**** Supplied material ****

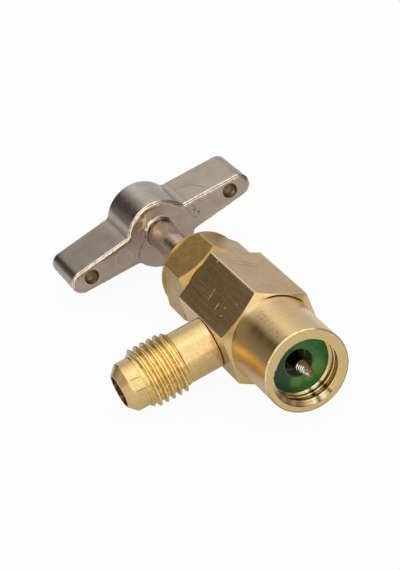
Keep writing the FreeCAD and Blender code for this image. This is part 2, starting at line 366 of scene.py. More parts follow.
# %% A bench for mixing finishes
class Finish:
    """A material with one shader, and its coordinates in millimetres and degrees."""

    def __init__(self, name, place, colour, metallic, roughness):
        self.material = bpy.data.materials.new(name)
        self.material.use_nodes = True
        self.tree = self.material.node_tree
        self.shader = self.tree.nodes["Principled BSDF"]
        self.shader.inputs["Base Color"].default_value = (*colour, 1)
        self.shader.inputs["Metallic"].default_value = metallic
        self.shader.inputs["Roughness"].default_value = roughness
        back = place.inverted()
        turned = (back.translation / MM, back.to_euler(), (1 / MM,) * 3)
        self.spot = self.add("Mapping", self.add("TexCoord", out="Object"), *turned)
        self.x, self.y, self.z = split(self.spot)
        self.radius = self.x.beside(self.y)
        self.angle = self.y.calc("ARCTAN2", self.x).calc("DEGREES")

    def add(self, kind, *given, **settings):
        return add_node(self.tree, "ShaderNode" + kind, *given, **settings)

    def flat(self, low, high, ease=0.4):
        """The share of a flat between two corners of a hexagon."""
        return self.angle.window(low - ease, low + ease, high - ease, high + ease)

    def beam(self, centre, reach):
        """A soft band along the axis, round an angle."""
        return abs(self.angle - centre).below(0.0, reach)

    def stretch(self, waves, source=None):
        """The coordinates, multiplied by a number of waves to the millimetre."""
        return self.add("VectorMath", source or self.spot, waves, operation="MULTIPLY")

    def grain(self, waves, detail=3.0, rough=0.5, shift=0.0, source=None):
        """Noise with its own number of waves to the millimetre, alike or along x, y and z."""
        waves = waves if isinstance(waves, tuple) else (waves,) * 3
        moved = self.add("VectorMath", self.stretch(waves, source), (shift,) * 3, operation="ADD")
        return self.add("TexNoise", moved, None, 1.0, detail, rough)

    def lathe_marks(self, fine, detail=3.0):
        """Rings round the axis, which change along it and across an end face."""
        along = (self.z + self.radius) * fine
        place = self.add("CombineXYZ", self.x * 0.25, self.y * 0.25, along)
        return self.grain(1.0, detail, 0.6, source=place)

    def far(self, point):
        return self.add("VectorMath", self.spot, tuple(point), operation="DISTANCE", out=1)

    def marks(self, *rows):
        """Thin scratches, each with two ends and a width, and round pits with a middle and a size.

        A scratch is where the ways to its two ends add up to hardly more than its length."""
        found = []
        for start, *ends, width in rows:
            for end in ends:
                span = (Vector(end) - Vector(start)).length
                detour = self.far(start) + self.far(end) - span
                found.append(detour.below(0.0, 2 * width * width / span))
            if not ends:
                found.append(self.far(start).below(width * 0.4, width))
        return most(found)

    def set(self, label, wire):
        self.tree.links.new(wire.socket, self.shader.inputs[label])

    def relief(self, height, strength, depth):
        """A bump of a height between 0 and 1 that stands a depth in millimetres."""
        bump = self.add("Bump")
        for label, value in (("Strength", strength), ("Distance", depth * MM)):
            bump.socket.node.inputs[label].default_value = value
        self.tree.links.new(height.socket, bump.socket.node.inputs["Height"])
        self.set("Normal", bump)

    def tell(self):
        print(self.material.name, "has", len(self.tree.nodes), "nodes")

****

*Exercise brief*:
Copy out every line of the data above, exactly as given.

*The answer*:
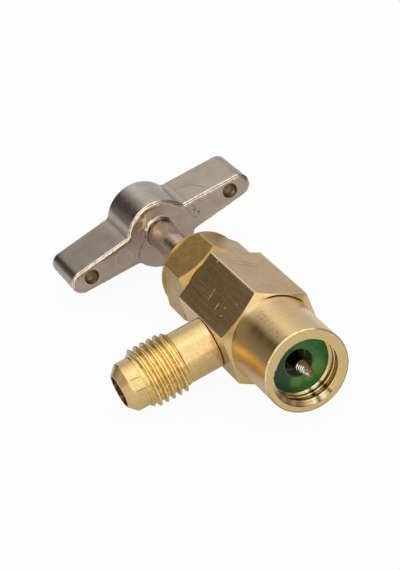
Keep writing the FreeCAD and Blender code for this image. This is part 2, starting at line 366 of scene.py. More parts follow.
# %% A bench for mixing finishes
class Finish:
    """A material with one shader, and its coordinates in millimetres and degrees."""

    def __init__(self, name, place, colour, metallic, roughness):
        self.material = bpy.data.materials.new(name)
        self.material.use_nodes = True
        self.tree = self.material.node_tree
        self.shader = self.tree.nodes["Principled BSDF"]
        self.shader.inputs["Base Color"].default_value = (*colour, 1)
        self.shader.inputs["Metallic"].default_value = metallic
        self.shader.inputs["Roughness"].default_value = roughness
        back = place.inverted()
        turned = (back.translation / MM, back.to_euler(), (1 / MM,) * 3)
        self.spot = self.add("Mapping", self.add("TexCoord", out="Object"), *turned)
        self.x, self.y, self.z = split(self.spot)
        self.radius = self.x.beside(self.y)
        self.angle = self.y.calc("ARCTAN2", self.x).calc("DEGREES")

    def add(self, kind, *given, **settings):
        return add_node(self.tree, "ShaderNode" + kind, *given, **settings)

    def flat(self, low, high, ease=0.4):
        """The share of a flat between two corners of a hexagon."""
        return self.angle.window(low - ease, low + ease, high - ease, high + ease)

    def beam(self, centre, reach):
        """A soft band along the axis, round an angle."""
        return abs(self.angle - centre).below(0.0, reach)

    def stretch(self, waves, source=None):
        """The coordinates, multiplied by a number of waves to the millimetre."""
        return self.add("VectorMath", source or self.spot, waves, operation="MULTIPLY")

    def grain(self, waves, detail=3.0, rough=0.5, shift=0.0, source=None):
        """Noise with its own number of waves to the millimetre, alike or along x, y and z."""
        waves = waves if isinstance(waves, tuple) else (waves,) * 3
        moved = self.add("VectorMath", self.stretch(waves, source), (shift,) * 3, operation="ADD")
        return self.add("TexNoise", moved, None, 1.0, detail, rough)

    def lathe_marks(self, fine, detail=3.0):
        """Rings round the axis, which change along it and across an end face."""
        along = (self.z + self.radius) * fine
        place = self.add("CombineXYZ", self.x * 0.25, self.y * 0.25, along)
        return self.grain(1.0, detail, 0.6, source=place)

    def far(self, point):
        return self.add("VectorMath", self.spot, tuple(point), operation="DISTANCE", out=1)

    def marks(self, *rows):
        """Thin scratches, each with two ends and a width, and round pits with a middle and a size.

        A scratch is where the ways to its two ends add up to hardly more than its length."""
        found = []
        for start, *ends, width in rows:
            for end in ends:
                span = (Vector(end) - Vector(start)).length
                detour = self.far(start) + self.far(end) - span
                found.append(detour.below(0.0, 2 * width * width / span))
            if not ends:
                found.append(self.far(start).below(width * 0.4, width))
        return most(found)

    def set(self, label, wire):
        self.tree.links.new(wire.socket, self.shader.inputs[label])

    def relief(self, height, strength, depth):
        """A bump of a height between 0 and 1 that stands a depth in millimetres."""
        bump = self.add("Bump")
        for label, value in (("Strength", strength), ("Distance", depth * MM)):
            bump.socket.node.inputs[label].default_value = value
        self.tree.links.new(height.socket, bump.socket.node.inputs["Height"])
        self.set("Normal", bump)

    def tell(self):
        print(self.material.name, "has", len(self.tree.nodes), "nodes")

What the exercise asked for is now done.